Facing My Form & Frame
- Alexis Reynolds
- Oct 28
- 4 min read
(I typed this up in June & finally have photos for it)
As many know, I'm very vocal about my health journey. I've podcasted it, I've YouTubed it and I've mentioned it a lot. Not to brag, though I do deserve it. This journey for me has been not about looks, but a lot of physical upgrades did come with it.

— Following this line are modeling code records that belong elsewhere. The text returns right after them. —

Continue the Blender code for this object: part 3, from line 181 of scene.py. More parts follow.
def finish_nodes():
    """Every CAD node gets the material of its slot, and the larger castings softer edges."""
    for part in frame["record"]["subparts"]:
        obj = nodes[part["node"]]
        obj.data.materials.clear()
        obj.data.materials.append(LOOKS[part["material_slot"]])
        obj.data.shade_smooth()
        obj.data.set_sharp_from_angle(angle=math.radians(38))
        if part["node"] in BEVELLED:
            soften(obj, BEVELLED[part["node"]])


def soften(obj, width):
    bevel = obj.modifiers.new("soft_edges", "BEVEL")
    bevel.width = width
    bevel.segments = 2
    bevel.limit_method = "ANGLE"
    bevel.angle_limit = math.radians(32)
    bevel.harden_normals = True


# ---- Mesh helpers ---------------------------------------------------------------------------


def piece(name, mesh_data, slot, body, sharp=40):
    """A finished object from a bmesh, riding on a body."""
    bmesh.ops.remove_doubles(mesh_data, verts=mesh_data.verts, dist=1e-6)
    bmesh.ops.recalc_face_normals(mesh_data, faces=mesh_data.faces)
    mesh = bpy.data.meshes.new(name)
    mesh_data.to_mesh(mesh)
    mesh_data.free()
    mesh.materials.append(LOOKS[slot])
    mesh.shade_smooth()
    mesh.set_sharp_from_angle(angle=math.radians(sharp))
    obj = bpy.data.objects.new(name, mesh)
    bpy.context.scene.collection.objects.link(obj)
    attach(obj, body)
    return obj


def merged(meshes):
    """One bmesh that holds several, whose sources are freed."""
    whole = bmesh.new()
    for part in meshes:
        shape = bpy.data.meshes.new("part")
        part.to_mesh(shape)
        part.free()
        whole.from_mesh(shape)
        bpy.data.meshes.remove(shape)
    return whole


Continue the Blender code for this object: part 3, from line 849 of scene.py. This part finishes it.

Not sexy at all, but in 2023 I was struggling a lot in my body. I was diagnosed with an autoimmune inflammatory issue, gastritis from my diet and lifestyle and a hernia. Super yikes! Prior to 2020, I'd never really had any actual health concerns. Some cellulite, some acne here or there. In 2015 though, I had a really rough go with over doing it with my fitness obsession and developed a really bad eating disorder with body dysmorphia. It began pretty harmless, cutting back, more time at the gym, more and more caffeine to keep up with a demanding modeling schedule and lots of FMTY trips with clients. I was almost 25 then and when I noticed the better treatment and attention even from close friends who knew I was going the unhealthy route, I became obsessed with having more. My fit "friends" had made a lot of fun of me prior to that for eating anything I wanted, keeping a casual gym routine and just enjoying being young..but fat.

Little did I know, the damage in my 20s would trigger something and be so long lasting into my 30s. My weight yo-yod, my sleep did too. My metabolism all but crashed and I felt the changes and saw once again the fickle nature of my clients and close friends. I never let that slow me down or halt any parts of my career. I wouldn't say that I've hidden my body, but my poses and choices of more flattering angles and clothing did a lot of work for me while sorting things out. The clients who saw me during that time still see me now and have always been perfectly wonderful. People who like me know how much I always like myself. My form & frame never change my relationship with my body or diminish my beauty & self love.

After such wild news about my health & watching family members struggle after dismissing similar news decades ahead of me, I knew it couldn't be me. I decided to do my best to be my best (in a safe, non disordered way).
I hired a nutritionist. I enrolled in yoga & Pilates. I got a health coach. I'm privileged that I have the means for these things, not everyone does. Being sick would cost more though. Since 2023 I've lost more than 50lbs. People said they hadn't noticed, I can see that they actually have (I'm not blind even though y'all are sweet). My breathing is better. My flare ups are minimal. My sleep is divine.
My haters think I'm photoshopped or Ai (huge compliments actually). People who haven't met me since 2010, 2015, 2020 or even a few years ago have some past version of me locked in, appealing or disgusting to them, I'm not sure. Some refuse to believe it's possible for me to go through any changes without some mystifying smoke and mirrors show. Others say they always feel I'm about the same. I don't let a skewed or outdated lens define the current place I'm in, that's my secret to success.

I had hernia surgery in June. Adopted a very athletic dog to join me on hikes. Threw myself a meet & greet pool party in July. Graduated to a new level of Pilates. Got more flexibility and a firmer ass. Went from an XL to medium. Got lots of film roles & stage recognition. Re started therapy & journaling. Took up leisure reading again. Incorporated tea time into all of my afternoons.

I'm always pretty chilly now, I didn't miss that part. I'm very much dreading winter. I'm officially 15lbs away from the goal my nutritionist and doctors set for me. My plan has never been to be impossibly thin ever again. I want strength, flexibility, balance, good rest and no heartburn or inflammation flare ups. My body has always been about the shape it is. In middle school at 67 pounds, my thighs touched (people have commented that I have no thigh gap since I've been 12 haha). Even "slim" or "fit" I'm toned with soft, ample curves. I'm happy with this & this is why I'm booked for the body I have. I was picked on for being mousy, not voluptuous enough, thick and not feminine enough as a teen. I solved that problem by getting implants to balance out the bottom half of me when I turned 20 (having big tits actually rocks haha)
I'm working hard, I'm proud of myself. I'm not thin or skinny but I'm better. I still consider cosmetic procedures now and then but you'll know if I decide on that. I'm healthy and embracing a lifelong journey of better health, overall. I'm not obsessed with goals, fitness or calories. I'm enjoying my grown up adult woman's body, I think you guys are too.
Thank you to those who have stuck with me for more than a decade. Those who parted ways with me "outgrew me". Those who are joining me now. Those considering me & appreciating the view. Those who've encouraged me without comparing me to past versions of myself. Those who don't judge me for liking pizza with extra cheese. I adore all of you & hope to be acquaintances or more with more of you!